- Born: 1865 Cooma, New South Wales
- Died: 1916 (aged 50–51) Wahroonga, New South Wales
- Education: Newington College University of Sydney
- Occupation: Solicitor
- Title: City of Sydney Solicitor
- Spouse: Miss Neilson of Waratah
- Children: 1 son 3 daughters
- Website: Blake Dawson's History

= Percy Dawson (lawyer) =

Australian lawyer

Percy Sydney Dawson (1865–1916) was a founding partner of one of the legal firms that became Blake Dawson (now Ashurst Australia) and the first City Solicitor of the City of Sydney.

==Early life==
Dawson was born in Cooma, New South Wales, and educated at Newington College (1881–1883) and the University of Sydney.

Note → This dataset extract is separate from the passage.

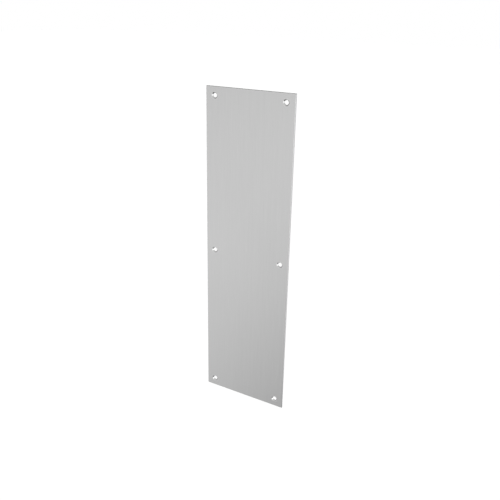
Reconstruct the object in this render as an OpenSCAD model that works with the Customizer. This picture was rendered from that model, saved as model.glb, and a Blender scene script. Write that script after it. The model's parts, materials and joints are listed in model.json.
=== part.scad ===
/* [Plate] */
// Width of the plate, across the door
plate_w = 100; // [60:5:200]
// Height of the plate, up the door
plate_h = 350; // [200:10:900]
// Thickness of the sheet
sheet_t = 1.5; // [1.2:0.1:3]
// Radius of the four corners
corner_r = 0.6; // [0.5:0.1:3]
// Width of the chamfer that deburring leaves round the front face
edge_break = 0.4; // [0.1:0.05:0.5]

/* [Screw holes] */
// Diameter of the screw's clearance hole
hole_d = 4.4; // [3.5:0.1:5.5]
// Included angle of the countersink
sink_angle = 90; // [82:1:90]
// Thickness left at the back, below the countersink
land_t = 0.4; // [0.1:0.05:0.5]
// Distance from the long edges to the hole centres
side_inset = 10; // [8:0.5:20]
// Distance from the short edges to the hole centres
end_inset = 9; // [8:0.5:20]

/* [Hidden] */
$fn = 64;
// Depth of the countersink, and its radius where it meets the front face
sink_depth = sheet_t - land_t;
sink_r = hole_d / 2 + sink_depth * tan(sink_angle / 2);
// How far the cutting shapes run past the faces they cut
overcut = 1;
// Hole centres, from the middle of the plate
hole_x = plate_w / 2 - side_inset;
hole_z = plate_h / 2 - end_inset;

// The origin is the middle of the back face. The sheet stands up along +Z and its front looks towards -Y.

// A shape drawn flat, with its thickness along +Z, stood up so that its thickness runs towards -Y
module stand_up() {
    rotate([90, 0, 0]) children();
}

// Rectangle with quarter-round corners, centred
module rounded_rectangle(w, h, r) {
    square([w - 2 * r, h], center = true);
    square([w, h - 2 * r], center = true);
    for (x = [-1, 1], y = [-1, 1])
        translate([x * (w / 2 - r), y * (h / 2 - r)]) circle(r);
}

// Bar of the given length along Y, as thick as the sheet, with both top edges chamfered
module chamfered_bar(w, length) {
    rotate([90, 0, 0])
        linear_extrude(length, center = true)
            polygon([
                [-w / 2, 0], [w / 2, 0],
                [w / 2, sheet_t - edge_break], [w / 2 - edge_break, sheet_t],
                [edge_break - w / 2, sheet_t], [-w / 2, sheet_t - edge_break]
            ]);
}

// The blank: the rounded outline, with its front edges chamfered both ways
module blank() {
    intersection() {
        linear_extrude(sheet_t) rounded_rectangle(plate_w, plate_h, corner_r);
        chamfered_bar(plate_w, plate_h);
        rotate([0, 0, 90]) chamfered_bar(plate_h, plate_w);
    }
}

// One countersunk screw hole, cut from the front
module screw_hole() {
    translate([0, 0, -overcut]) cylinder(h = sheet_t + 2 * overcut, d = hole_d);
    translate([0, 0, land_t])
        cylinder(
            h = sink_depth + overcut,
            r1 = hole_d / 2,
            r2 = sink_r + overcut * tan(sink_angle / 2)
        );
}

// The plate: one flat sheet with three screw holes down each long edge
module plate() {
    color("silver")
        stand_up()
            difference() {
                blank();
                for (x = [-1, 1], z = [-1, 0, 1])
                    translate([x * hole_x, z * hole_z, 0]) screw_hole();
            }
}

plate();
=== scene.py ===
"""The kick plate's looks: one satin steel sheet with six countersunk holes, built round the CAD plate."""

import json
import math

import bmesh
import bpy
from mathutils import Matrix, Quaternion, Vector


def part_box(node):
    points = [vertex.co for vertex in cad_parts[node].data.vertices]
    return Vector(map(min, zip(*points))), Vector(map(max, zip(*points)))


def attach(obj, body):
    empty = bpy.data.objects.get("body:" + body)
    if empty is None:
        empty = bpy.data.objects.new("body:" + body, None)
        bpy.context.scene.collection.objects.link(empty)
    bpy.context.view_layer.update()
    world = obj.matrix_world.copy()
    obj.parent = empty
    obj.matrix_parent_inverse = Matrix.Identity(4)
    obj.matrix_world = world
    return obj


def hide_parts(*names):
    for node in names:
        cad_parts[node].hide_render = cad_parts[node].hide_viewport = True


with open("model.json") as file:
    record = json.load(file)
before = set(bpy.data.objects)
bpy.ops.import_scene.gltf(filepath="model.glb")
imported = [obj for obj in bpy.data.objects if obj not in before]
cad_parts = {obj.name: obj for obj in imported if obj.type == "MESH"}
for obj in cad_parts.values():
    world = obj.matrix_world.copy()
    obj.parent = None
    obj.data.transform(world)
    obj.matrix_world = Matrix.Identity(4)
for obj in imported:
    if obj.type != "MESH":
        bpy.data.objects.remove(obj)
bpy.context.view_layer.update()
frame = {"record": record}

MM = 0.001

# ---- Sizes, in metres. The plate stands up along Z and its front face looks towards -Y. ----
LOW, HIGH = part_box("plate")
HALF_W, HALF_H = HIGH.x, HIGH.z
FRONT, BACK = LOW.y, HIGH.y
HOLES = next(m for m in frame["record"]["mounts"] if m["name"] == "corner_screw_holes")["dims"]
HOLE_R = HOLES["hole_r_mm"] * MM
HOLE_X = HOLES["spacing_x_mm"] * MM / 2
HOLE_Z = HOLES["spacing_y_mm"] * MM / 2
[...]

He was the eighth son of Robert Dawson, who was for over 40 years the police magistrate in Cooma.

==Legal career==
In 1886 Dawson was articled to solicitor George Charles King Waldron, and upon admission as a solicitor in 1891 the firm became known as Waldron & Dawson.

==City Solicitor==
On 9 February 1899, Dawson was appointed as the first City Solicitor for the City of Sydney.

==Death==
Dawson died at home in the Sydney suburb of Wahroonga and was at the time the senior partner of the legal firm then known as Dawson, Waldron, and Glover, of Pitt Street. He was survived by a widow and four children, and his papers are held by the State Library of New South Wales.